In Southern Pacific Co. v. Berkshire, 254 U.S. 415, a railway engineer was struck by a mail crane as he leaned out of the cab. Holding that he could not recover the court said:
"But, further, we must take it, as we have said, that Linder perfectly well knew of the existence of the crane where it stood, and could have seen it from his seat had he looked, long before he reached it. He entered the employment of the railroad when it had this appliance manifest in its place. The only element of danger that he may not have appreciated was the precise distance which the point of the crane would reach. But an experienced railroad man cannot be supposed to have been ignorant that such a projection threatened danger, and, knowing so much, he assumed the risk that obviously would attend taking the chances of leaning well out from the train."
These cases and those there followed are conclusive that there can be no recovery here. In 18 R. C. L., p. 687, the general rule is thus stated:
"It may be stated as a general rule that an employee is duly bound to inform himself by all reasonable means concerning the perils of his employment. He must exercise his intelligence, and when a situation suggests investigation and inspection in order that its dangers may fully be disclosed he is under the obligation of investigating and inspecting. The master has a right to expect him to be alert to inform himself of existing conditions, and he cannot attack the master from the shelter of unjustifiable ignorance of the business, machinery and methods which he is employed to use."

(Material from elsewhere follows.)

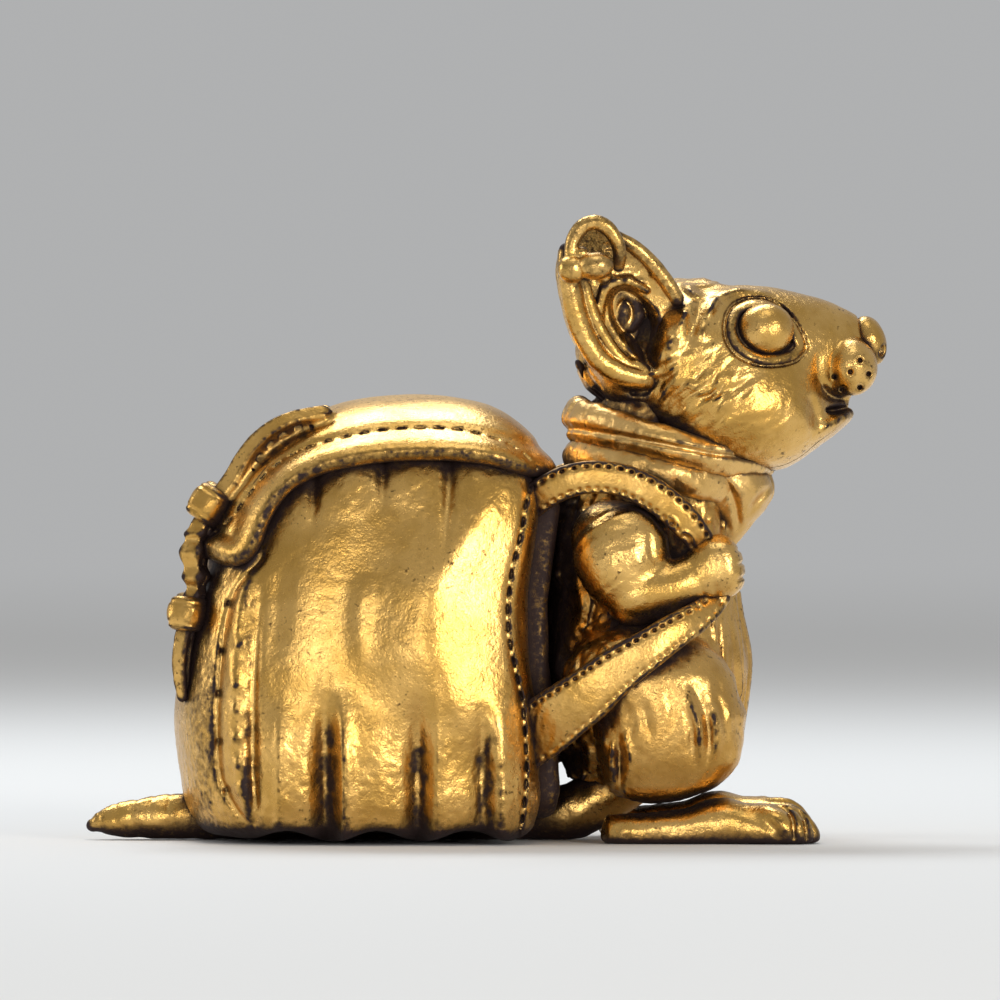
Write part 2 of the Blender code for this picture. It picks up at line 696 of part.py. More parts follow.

Where the employee knowing the risk complains and is promised that it will be remedied, a different rule applies. But where he knows the risk and does not complain he assents to act under existing conditions and cannot complain of the master's nonaction. Here Davis was the master's representative in charge of the yard and if there was a dangerous condition, it was incumbent on him to complain. This he did not do.